------ Records for this task ------

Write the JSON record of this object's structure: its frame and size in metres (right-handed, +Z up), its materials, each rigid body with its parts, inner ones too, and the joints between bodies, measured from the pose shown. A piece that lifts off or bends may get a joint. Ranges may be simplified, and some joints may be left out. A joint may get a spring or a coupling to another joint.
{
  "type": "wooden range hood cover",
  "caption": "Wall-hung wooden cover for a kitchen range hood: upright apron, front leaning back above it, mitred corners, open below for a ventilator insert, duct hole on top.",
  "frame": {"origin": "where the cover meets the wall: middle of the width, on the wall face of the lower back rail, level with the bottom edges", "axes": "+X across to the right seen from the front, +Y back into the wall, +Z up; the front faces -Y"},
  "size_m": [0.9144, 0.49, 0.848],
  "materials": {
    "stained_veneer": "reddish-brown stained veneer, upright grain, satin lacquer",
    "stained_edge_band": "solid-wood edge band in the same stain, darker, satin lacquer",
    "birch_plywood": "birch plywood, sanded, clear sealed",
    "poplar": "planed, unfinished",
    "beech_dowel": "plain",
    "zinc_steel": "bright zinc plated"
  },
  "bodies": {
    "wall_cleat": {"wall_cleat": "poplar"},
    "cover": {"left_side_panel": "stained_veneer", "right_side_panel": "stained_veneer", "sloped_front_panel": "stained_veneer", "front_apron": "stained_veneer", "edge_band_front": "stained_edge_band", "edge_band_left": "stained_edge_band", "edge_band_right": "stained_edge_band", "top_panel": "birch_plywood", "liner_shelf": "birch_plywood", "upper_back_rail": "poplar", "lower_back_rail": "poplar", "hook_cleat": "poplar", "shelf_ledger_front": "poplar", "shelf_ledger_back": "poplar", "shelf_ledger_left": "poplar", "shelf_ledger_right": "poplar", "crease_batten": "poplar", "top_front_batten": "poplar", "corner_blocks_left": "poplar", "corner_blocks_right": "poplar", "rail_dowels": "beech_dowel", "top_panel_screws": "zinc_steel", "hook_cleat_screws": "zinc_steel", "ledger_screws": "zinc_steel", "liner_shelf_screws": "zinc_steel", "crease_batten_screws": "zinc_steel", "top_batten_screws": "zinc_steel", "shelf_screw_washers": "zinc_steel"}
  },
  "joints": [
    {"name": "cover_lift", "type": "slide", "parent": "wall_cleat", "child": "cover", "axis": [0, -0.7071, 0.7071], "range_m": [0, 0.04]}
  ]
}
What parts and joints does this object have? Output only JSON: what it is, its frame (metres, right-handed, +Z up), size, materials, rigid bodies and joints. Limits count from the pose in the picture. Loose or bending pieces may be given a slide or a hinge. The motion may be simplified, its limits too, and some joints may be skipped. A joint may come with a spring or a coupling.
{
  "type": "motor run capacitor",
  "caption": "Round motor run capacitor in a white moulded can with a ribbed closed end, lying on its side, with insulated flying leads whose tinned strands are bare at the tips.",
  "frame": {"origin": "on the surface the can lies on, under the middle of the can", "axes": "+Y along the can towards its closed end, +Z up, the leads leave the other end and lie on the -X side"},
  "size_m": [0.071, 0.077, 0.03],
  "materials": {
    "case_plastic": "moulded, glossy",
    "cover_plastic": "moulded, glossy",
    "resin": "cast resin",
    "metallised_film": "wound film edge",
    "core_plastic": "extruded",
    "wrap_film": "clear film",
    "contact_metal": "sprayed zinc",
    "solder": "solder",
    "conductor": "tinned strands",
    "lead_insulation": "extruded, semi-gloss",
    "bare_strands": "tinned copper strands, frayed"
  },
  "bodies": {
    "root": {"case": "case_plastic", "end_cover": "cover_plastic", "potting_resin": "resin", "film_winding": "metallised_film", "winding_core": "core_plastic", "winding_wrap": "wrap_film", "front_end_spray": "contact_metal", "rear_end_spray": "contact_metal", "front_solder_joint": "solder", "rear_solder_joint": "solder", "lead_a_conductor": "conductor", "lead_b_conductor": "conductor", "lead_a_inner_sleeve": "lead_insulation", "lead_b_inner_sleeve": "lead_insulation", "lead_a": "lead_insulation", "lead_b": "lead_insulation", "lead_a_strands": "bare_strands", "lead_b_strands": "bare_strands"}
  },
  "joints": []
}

------
------ Records for this task ------

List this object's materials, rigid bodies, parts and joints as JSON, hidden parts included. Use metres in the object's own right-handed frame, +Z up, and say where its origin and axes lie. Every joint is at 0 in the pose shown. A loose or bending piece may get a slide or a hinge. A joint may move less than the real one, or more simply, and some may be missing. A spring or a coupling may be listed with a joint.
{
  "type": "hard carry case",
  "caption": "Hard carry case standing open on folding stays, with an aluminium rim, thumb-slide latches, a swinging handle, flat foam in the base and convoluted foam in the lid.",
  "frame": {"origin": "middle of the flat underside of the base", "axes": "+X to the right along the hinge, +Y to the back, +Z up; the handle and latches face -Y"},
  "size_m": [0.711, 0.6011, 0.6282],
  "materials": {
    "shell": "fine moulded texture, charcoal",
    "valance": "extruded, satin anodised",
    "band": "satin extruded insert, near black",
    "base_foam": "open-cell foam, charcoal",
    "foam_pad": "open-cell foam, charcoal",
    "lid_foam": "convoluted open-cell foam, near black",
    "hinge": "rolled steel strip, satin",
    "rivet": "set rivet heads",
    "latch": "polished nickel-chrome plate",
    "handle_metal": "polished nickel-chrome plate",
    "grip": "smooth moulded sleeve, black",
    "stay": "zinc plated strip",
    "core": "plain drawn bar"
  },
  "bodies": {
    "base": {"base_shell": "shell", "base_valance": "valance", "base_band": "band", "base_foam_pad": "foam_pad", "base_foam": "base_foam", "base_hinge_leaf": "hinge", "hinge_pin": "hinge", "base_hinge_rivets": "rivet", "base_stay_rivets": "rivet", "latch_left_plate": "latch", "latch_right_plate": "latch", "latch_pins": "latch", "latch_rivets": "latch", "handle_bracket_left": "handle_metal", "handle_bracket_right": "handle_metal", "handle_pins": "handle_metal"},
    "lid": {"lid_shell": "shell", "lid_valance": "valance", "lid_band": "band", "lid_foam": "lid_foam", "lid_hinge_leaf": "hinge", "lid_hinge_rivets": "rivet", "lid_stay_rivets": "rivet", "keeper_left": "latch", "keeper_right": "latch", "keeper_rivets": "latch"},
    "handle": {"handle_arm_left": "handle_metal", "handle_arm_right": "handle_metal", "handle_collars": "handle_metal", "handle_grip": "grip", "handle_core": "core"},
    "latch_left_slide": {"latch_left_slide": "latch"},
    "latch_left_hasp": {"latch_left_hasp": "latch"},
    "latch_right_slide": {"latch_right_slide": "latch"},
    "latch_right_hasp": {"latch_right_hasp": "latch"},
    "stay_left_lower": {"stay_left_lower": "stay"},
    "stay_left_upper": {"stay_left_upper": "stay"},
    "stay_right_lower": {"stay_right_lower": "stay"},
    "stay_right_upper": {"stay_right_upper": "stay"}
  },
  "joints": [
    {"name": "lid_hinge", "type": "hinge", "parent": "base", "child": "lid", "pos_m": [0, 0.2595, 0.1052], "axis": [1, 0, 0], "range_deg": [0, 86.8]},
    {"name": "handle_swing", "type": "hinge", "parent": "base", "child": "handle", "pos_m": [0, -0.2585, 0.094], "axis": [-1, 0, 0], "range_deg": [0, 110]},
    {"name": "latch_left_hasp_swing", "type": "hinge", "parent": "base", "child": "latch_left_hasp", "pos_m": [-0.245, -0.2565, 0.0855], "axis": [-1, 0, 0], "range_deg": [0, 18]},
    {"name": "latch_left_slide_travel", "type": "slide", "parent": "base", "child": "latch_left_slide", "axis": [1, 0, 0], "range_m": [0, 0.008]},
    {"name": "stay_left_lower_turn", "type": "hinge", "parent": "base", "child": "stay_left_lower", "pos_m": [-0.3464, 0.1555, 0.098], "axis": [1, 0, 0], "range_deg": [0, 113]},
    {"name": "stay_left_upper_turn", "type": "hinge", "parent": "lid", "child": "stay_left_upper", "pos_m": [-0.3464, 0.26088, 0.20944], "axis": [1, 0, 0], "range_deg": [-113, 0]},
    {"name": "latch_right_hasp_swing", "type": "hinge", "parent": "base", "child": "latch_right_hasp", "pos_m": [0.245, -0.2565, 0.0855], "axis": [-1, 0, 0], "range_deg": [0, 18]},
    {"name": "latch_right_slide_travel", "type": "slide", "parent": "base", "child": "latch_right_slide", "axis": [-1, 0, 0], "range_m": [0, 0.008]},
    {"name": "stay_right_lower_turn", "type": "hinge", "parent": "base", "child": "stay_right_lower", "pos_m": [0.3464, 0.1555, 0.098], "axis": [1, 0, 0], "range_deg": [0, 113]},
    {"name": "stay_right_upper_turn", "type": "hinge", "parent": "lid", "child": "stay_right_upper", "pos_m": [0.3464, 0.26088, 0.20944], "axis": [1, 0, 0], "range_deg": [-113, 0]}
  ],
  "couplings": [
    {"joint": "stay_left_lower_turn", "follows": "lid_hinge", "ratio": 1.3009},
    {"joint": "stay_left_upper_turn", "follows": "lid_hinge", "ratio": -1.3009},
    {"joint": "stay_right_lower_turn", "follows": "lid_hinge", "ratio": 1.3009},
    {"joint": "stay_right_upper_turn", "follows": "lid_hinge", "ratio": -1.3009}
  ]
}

------
------ Records for this task ------

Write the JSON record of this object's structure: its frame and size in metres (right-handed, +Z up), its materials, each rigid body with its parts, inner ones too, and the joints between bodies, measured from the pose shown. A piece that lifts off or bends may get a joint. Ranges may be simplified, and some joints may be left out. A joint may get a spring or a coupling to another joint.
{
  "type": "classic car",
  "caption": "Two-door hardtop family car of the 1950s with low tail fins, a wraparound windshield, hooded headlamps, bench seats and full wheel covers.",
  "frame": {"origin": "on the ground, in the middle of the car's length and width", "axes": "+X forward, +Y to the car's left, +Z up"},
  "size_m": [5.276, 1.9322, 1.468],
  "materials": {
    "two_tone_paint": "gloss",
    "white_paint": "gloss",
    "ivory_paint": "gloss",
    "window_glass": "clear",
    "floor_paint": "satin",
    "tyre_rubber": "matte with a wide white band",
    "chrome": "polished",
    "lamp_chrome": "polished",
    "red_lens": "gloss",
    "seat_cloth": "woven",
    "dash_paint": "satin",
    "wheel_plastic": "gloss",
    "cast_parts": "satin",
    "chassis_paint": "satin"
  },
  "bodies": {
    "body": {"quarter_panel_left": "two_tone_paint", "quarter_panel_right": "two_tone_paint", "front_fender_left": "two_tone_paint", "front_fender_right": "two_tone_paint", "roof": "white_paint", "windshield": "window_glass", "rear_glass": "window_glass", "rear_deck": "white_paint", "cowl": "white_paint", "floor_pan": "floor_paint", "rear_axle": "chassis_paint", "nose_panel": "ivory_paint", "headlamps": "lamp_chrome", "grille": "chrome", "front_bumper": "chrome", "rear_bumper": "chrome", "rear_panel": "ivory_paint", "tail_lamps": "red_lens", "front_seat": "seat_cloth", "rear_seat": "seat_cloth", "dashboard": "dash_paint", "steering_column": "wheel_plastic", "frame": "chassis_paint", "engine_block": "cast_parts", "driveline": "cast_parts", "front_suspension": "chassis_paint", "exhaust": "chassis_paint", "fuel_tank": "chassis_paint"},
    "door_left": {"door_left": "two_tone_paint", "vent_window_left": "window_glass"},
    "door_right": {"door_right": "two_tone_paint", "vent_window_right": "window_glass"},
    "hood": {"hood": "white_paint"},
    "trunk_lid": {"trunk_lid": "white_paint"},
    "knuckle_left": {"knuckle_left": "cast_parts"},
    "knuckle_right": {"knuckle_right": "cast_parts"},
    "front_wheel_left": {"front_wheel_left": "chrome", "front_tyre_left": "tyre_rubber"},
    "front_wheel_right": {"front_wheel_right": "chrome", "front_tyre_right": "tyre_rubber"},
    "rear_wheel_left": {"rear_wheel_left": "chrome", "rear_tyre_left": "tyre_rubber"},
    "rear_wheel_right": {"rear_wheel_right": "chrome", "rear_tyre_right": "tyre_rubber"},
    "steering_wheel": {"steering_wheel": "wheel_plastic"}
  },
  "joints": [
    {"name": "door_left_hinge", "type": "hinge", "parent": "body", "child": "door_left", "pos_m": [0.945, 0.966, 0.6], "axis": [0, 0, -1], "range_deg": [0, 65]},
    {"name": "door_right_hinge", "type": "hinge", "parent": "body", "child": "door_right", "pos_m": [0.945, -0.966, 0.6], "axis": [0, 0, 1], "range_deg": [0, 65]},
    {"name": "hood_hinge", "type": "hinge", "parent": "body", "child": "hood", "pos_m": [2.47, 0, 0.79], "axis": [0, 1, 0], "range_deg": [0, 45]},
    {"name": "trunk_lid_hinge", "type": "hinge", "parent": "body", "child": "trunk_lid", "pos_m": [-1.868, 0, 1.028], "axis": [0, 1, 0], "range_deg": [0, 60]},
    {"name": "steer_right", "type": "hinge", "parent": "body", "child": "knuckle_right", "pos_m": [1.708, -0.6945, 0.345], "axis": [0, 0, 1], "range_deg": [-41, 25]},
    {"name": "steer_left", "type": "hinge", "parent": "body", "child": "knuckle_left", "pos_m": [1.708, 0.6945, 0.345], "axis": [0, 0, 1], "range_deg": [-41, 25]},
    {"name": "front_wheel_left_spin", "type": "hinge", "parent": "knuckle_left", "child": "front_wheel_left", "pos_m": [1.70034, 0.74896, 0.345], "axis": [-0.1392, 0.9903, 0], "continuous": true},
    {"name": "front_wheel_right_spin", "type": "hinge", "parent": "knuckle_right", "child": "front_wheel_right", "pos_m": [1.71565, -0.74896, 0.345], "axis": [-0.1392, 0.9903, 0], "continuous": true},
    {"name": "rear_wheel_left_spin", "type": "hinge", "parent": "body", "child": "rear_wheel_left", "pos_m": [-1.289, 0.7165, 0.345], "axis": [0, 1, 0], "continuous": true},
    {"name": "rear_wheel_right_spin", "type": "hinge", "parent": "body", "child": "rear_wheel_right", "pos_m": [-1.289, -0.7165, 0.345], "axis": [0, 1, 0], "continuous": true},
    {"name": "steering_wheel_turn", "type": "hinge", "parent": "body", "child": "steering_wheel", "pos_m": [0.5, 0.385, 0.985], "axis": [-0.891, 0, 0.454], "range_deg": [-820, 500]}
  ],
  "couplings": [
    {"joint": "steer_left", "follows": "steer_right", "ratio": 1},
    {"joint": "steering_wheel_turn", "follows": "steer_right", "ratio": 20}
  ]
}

------

Give back only a number, the number of lines where the string "pose" occurs.

▶ Exercise answer: 4